WHAT YOU ARE ASKED TO DO »
Among the entries below, one stretch runs from the line that contains "place() right_side() at_window() shutter(-1);" through the line that contains "cad_parts[node].hide_render = cad_parts[node].hide_viewport". Repeat that stretch exactly, ends included, and only that.

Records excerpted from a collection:
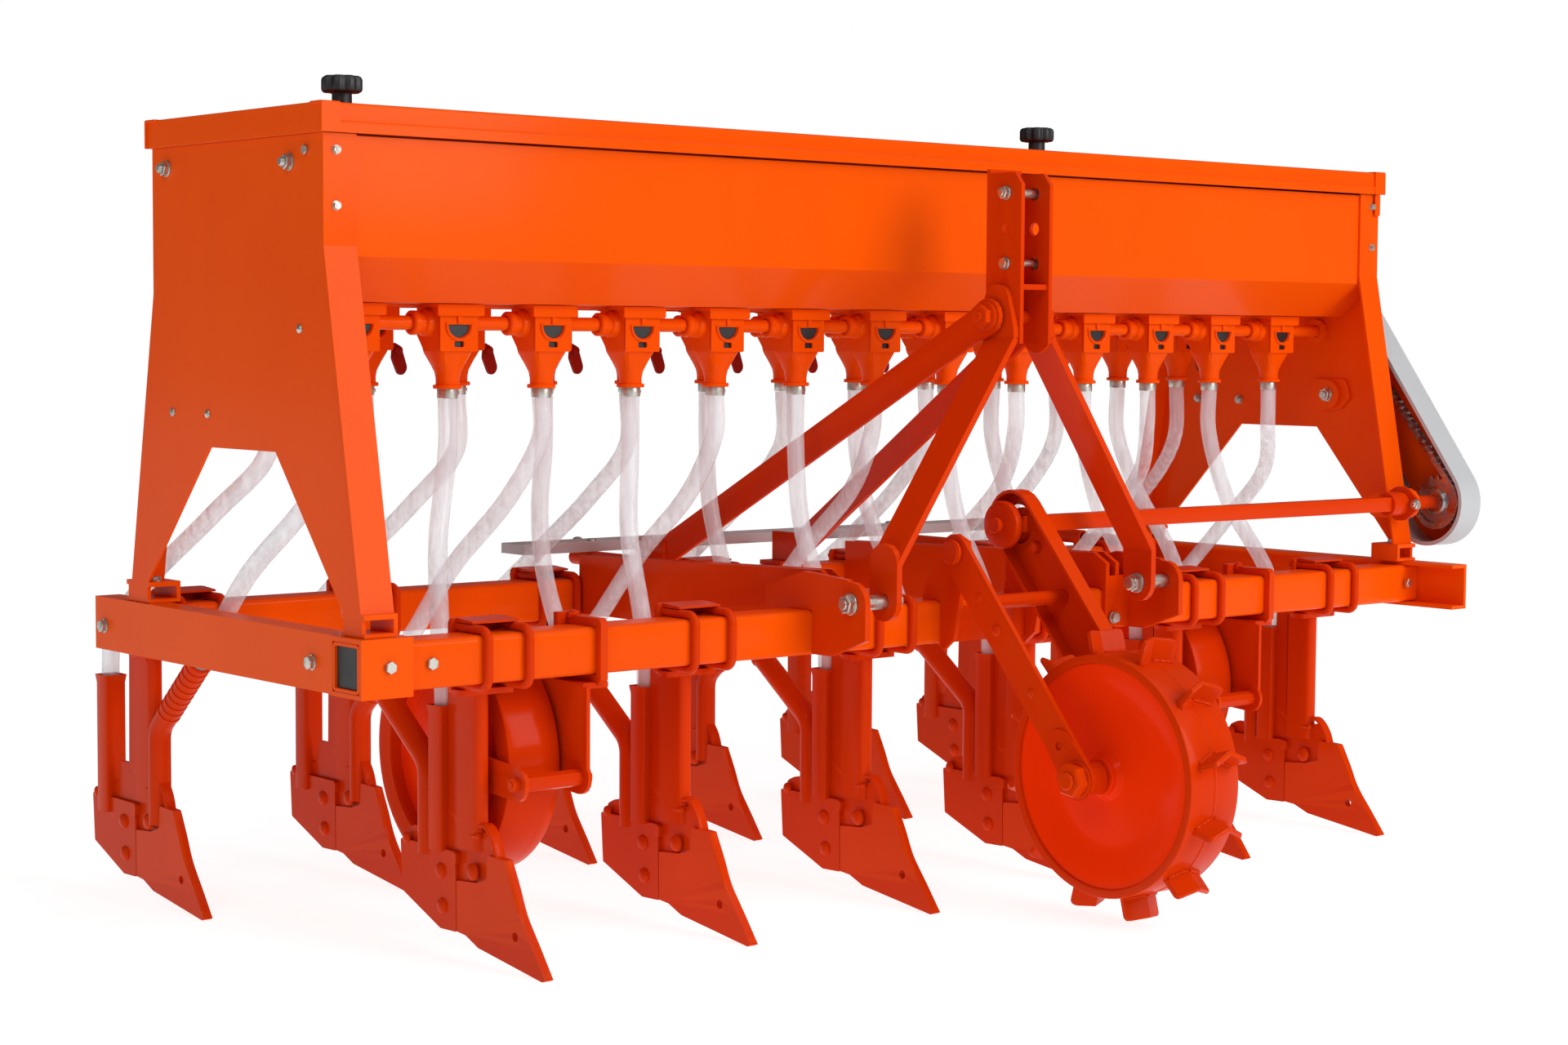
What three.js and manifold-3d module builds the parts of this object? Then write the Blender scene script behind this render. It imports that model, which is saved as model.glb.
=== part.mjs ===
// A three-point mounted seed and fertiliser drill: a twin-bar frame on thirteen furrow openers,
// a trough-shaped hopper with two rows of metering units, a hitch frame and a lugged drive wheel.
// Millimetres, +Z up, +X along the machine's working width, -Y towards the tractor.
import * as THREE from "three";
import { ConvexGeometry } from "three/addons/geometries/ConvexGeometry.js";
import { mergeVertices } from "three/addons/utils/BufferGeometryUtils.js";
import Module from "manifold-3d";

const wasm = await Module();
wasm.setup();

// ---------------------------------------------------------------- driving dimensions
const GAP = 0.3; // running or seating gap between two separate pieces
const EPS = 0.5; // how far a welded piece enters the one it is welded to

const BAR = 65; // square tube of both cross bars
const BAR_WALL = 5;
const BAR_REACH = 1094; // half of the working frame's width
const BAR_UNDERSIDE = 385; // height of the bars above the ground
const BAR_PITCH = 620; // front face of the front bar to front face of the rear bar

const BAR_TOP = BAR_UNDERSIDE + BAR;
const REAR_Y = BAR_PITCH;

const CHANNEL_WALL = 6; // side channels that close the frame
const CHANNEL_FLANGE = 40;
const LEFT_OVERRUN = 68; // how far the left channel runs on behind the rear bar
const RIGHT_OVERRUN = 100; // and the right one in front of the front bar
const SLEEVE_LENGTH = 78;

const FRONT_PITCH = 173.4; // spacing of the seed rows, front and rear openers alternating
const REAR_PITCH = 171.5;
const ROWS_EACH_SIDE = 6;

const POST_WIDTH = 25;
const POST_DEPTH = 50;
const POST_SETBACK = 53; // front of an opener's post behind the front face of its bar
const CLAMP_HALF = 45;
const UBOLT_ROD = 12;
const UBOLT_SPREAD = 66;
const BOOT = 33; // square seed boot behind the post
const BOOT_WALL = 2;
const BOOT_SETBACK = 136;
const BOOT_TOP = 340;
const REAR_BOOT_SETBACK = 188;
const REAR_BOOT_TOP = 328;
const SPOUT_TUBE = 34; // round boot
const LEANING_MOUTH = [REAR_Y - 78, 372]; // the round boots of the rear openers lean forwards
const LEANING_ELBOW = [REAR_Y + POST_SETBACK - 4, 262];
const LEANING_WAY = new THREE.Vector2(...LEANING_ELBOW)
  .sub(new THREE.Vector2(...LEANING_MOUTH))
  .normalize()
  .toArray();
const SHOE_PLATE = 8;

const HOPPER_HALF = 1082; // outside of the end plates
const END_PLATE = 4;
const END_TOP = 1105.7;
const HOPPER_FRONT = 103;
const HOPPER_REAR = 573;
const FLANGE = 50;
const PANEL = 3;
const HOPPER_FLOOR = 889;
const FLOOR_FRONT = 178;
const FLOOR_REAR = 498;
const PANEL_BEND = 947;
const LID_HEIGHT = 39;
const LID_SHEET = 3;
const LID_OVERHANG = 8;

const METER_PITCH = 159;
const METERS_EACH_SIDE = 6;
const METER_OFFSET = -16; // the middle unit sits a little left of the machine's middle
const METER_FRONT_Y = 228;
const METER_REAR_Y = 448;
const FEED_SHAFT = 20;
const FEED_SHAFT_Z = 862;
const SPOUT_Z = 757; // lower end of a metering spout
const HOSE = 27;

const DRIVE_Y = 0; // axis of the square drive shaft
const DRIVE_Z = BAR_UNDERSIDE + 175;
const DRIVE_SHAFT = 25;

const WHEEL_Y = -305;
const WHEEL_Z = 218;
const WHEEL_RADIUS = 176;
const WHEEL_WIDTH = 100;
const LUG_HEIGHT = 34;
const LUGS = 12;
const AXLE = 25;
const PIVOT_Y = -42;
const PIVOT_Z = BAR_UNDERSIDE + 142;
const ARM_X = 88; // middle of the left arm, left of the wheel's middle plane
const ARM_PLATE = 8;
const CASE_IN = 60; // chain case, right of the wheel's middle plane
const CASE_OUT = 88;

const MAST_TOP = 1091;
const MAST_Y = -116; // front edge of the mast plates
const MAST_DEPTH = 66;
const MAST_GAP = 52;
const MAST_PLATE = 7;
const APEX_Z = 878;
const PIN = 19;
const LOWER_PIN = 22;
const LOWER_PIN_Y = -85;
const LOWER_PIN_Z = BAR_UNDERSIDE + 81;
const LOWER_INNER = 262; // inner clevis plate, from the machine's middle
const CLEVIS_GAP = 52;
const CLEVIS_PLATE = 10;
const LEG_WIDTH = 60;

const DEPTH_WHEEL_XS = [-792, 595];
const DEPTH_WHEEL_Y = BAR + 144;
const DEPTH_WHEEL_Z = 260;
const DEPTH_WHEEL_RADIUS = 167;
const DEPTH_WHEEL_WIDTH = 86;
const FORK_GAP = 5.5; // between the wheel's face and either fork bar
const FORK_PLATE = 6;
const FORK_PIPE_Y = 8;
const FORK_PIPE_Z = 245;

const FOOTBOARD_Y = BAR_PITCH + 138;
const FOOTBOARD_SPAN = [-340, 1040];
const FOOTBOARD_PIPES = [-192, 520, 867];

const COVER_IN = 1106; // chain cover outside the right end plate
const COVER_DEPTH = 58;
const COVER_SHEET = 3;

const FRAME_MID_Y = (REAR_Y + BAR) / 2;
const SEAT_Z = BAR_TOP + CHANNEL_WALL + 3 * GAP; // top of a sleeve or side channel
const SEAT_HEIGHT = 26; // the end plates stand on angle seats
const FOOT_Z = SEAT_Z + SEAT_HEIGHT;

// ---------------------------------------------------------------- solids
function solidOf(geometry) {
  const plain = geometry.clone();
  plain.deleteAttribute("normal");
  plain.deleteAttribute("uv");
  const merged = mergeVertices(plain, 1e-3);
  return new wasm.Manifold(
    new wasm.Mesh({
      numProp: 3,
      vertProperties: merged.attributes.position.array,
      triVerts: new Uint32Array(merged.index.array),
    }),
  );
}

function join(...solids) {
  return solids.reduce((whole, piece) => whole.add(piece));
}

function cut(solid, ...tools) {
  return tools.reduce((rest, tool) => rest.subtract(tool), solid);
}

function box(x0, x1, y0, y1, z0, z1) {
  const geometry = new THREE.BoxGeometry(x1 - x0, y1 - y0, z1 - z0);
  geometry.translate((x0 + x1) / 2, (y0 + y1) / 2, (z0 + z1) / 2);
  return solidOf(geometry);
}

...

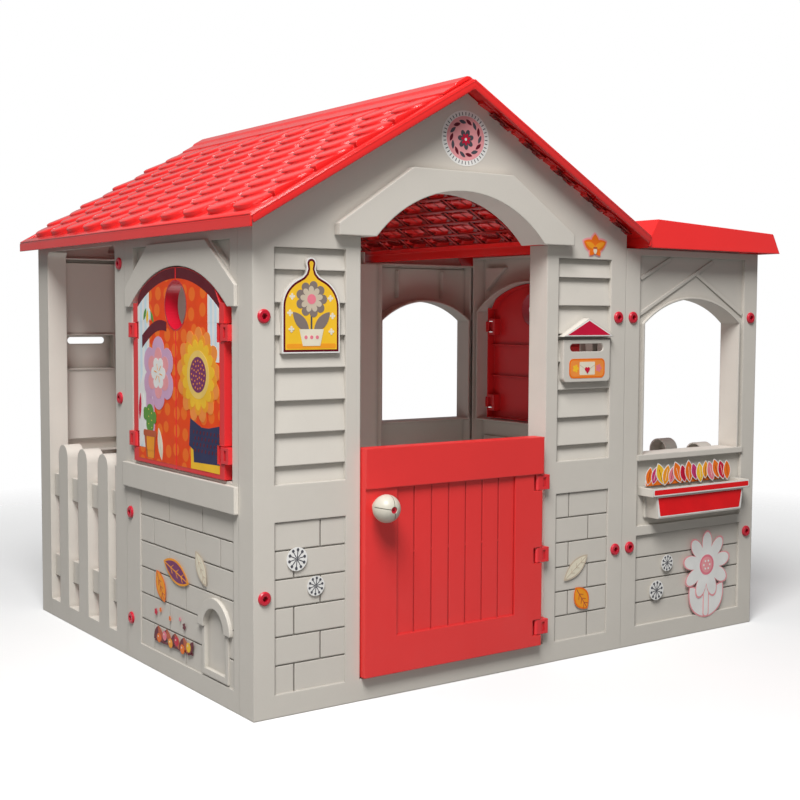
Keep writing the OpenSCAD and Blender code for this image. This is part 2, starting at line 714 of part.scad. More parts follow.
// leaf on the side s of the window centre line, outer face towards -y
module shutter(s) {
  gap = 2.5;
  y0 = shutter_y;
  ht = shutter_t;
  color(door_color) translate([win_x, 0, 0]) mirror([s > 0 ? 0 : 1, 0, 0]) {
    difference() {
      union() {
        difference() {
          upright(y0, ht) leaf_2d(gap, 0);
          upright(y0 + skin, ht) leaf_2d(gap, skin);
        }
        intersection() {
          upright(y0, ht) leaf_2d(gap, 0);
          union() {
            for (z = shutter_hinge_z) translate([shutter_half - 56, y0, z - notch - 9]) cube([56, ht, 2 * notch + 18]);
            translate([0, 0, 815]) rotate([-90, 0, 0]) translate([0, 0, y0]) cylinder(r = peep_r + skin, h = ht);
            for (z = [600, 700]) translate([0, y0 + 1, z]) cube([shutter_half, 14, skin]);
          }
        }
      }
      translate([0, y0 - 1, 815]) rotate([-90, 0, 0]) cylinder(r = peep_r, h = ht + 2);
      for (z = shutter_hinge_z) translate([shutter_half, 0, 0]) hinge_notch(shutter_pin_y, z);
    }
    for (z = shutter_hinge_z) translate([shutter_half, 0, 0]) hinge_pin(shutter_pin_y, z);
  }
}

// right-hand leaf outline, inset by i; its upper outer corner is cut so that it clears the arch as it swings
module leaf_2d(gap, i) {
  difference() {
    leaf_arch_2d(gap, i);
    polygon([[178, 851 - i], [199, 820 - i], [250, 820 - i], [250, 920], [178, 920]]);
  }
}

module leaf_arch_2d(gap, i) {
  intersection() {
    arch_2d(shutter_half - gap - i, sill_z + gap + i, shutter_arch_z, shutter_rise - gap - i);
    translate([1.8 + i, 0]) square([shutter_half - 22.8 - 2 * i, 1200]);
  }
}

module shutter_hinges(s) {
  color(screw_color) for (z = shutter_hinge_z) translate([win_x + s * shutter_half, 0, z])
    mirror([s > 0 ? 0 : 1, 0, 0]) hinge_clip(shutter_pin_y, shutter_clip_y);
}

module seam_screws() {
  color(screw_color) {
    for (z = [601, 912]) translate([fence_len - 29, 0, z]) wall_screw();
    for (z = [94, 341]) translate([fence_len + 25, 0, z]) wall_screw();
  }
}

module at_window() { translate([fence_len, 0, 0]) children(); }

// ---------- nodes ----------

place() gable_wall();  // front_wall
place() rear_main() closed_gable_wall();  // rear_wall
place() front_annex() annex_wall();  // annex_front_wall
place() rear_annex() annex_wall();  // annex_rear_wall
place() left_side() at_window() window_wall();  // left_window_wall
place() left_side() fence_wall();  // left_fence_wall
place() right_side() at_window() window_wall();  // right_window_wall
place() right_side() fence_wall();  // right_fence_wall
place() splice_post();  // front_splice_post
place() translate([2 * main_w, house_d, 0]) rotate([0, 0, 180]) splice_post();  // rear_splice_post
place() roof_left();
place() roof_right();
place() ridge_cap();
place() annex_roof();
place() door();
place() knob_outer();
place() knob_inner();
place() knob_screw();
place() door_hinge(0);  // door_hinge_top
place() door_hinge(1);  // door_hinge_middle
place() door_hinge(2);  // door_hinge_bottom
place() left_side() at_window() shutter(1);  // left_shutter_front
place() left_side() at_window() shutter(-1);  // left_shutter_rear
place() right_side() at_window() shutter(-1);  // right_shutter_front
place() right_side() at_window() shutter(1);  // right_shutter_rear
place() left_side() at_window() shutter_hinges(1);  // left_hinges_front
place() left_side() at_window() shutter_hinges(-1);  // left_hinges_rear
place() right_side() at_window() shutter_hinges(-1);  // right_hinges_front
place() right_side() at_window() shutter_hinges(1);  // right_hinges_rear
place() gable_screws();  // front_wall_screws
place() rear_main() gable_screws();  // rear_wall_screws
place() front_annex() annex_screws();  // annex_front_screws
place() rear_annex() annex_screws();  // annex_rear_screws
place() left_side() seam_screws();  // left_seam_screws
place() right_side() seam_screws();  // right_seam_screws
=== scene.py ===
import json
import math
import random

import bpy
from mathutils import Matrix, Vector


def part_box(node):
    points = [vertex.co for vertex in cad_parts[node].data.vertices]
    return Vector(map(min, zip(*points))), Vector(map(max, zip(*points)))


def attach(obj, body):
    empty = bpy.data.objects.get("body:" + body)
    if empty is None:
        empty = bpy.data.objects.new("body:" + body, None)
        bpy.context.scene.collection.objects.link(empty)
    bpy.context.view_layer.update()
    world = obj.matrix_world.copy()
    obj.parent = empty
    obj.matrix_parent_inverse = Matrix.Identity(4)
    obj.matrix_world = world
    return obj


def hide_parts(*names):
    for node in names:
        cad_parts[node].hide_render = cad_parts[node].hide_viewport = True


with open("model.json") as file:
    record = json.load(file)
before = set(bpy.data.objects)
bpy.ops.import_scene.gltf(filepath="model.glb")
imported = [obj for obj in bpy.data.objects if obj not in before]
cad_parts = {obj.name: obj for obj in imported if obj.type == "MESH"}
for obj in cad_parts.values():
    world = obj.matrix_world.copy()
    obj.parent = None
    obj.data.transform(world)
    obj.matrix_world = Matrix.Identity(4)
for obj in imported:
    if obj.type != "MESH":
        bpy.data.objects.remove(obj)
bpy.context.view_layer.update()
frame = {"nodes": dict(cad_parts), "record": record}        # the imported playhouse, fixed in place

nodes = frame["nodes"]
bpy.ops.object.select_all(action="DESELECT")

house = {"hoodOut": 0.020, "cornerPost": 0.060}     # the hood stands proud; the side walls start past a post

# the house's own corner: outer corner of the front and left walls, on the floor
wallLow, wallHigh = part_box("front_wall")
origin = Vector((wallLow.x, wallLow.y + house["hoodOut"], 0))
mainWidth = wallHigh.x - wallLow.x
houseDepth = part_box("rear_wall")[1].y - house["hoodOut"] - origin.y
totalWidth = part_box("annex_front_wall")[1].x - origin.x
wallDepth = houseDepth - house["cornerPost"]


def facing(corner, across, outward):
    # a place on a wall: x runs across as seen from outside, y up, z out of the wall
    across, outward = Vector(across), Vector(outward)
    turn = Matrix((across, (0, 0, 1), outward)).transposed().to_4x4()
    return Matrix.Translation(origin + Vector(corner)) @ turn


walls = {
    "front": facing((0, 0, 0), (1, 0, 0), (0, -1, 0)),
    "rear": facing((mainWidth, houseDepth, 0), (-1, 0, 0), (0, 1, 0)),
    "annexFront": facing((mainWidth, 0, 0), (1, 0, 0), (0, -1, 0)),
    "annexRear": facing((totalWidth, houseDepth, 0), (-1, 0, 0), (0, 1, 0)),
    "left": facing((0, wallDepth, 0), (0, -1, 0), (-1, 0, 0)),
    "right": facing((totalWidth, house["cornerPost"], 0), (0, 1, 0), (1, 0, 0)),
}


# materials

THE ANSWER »
place() right_side() at_window() shutter(-1);  // right_shutter_front
place() right_side() at_window() shutter(1);  // right_shutter_rear
place() left_side() at_window() shutter_hinges(1);  // left_hinges_front
place() left_side() at_window() shutter_hinges(-1);  // left_hinges_rear
place() right_side() at_window() shutter_hinges(-1);  // right_hinges_front
place() right_side() at_window() shutter_hinges(1);  // right_hinges_rear
place() gable_screws();  // front_wall_screws
place() rear_main() gable_screws();  // rear_wall_screws
place() front_annex() annex_screws();  // annex_front_screws
place() rear_annex() annex_screws();  // annex_rear_screws
place() left_side() seam_screws();  // left_seam_screws
place() right_side() seam_screws();  // right_seam_screws
=== scene.py ===
import json
import math
import random

import bpy
from mathutils import Matrix, Vector


def part_box(node):
    points = [vertex.co for vertex in cad_parts[node].data.vertices]
    return Vector(map(min, zip(*points))), Vector(map(max, zip(*points)))


def attach(obj, body):
    empty = bpy.data.objects.get("body:" + body)
    if empty is None:
        empty = bpy.data.objects.new("body:" + body, None)
        bpy.context.scene.collection.objects.link(empty)
    bpy.context.view_layer.update()
    world = obj.matrix_world.copy()
    obj.parent = empty
    obj.matrix_parent_inverse = Matrix.Identity(4)
    obj.matrix_world = world
    return obj


def hide_parts(*names):
    for node in names:
        cad_parts[node].hide_render = cad_parts[node].hide_viewport = True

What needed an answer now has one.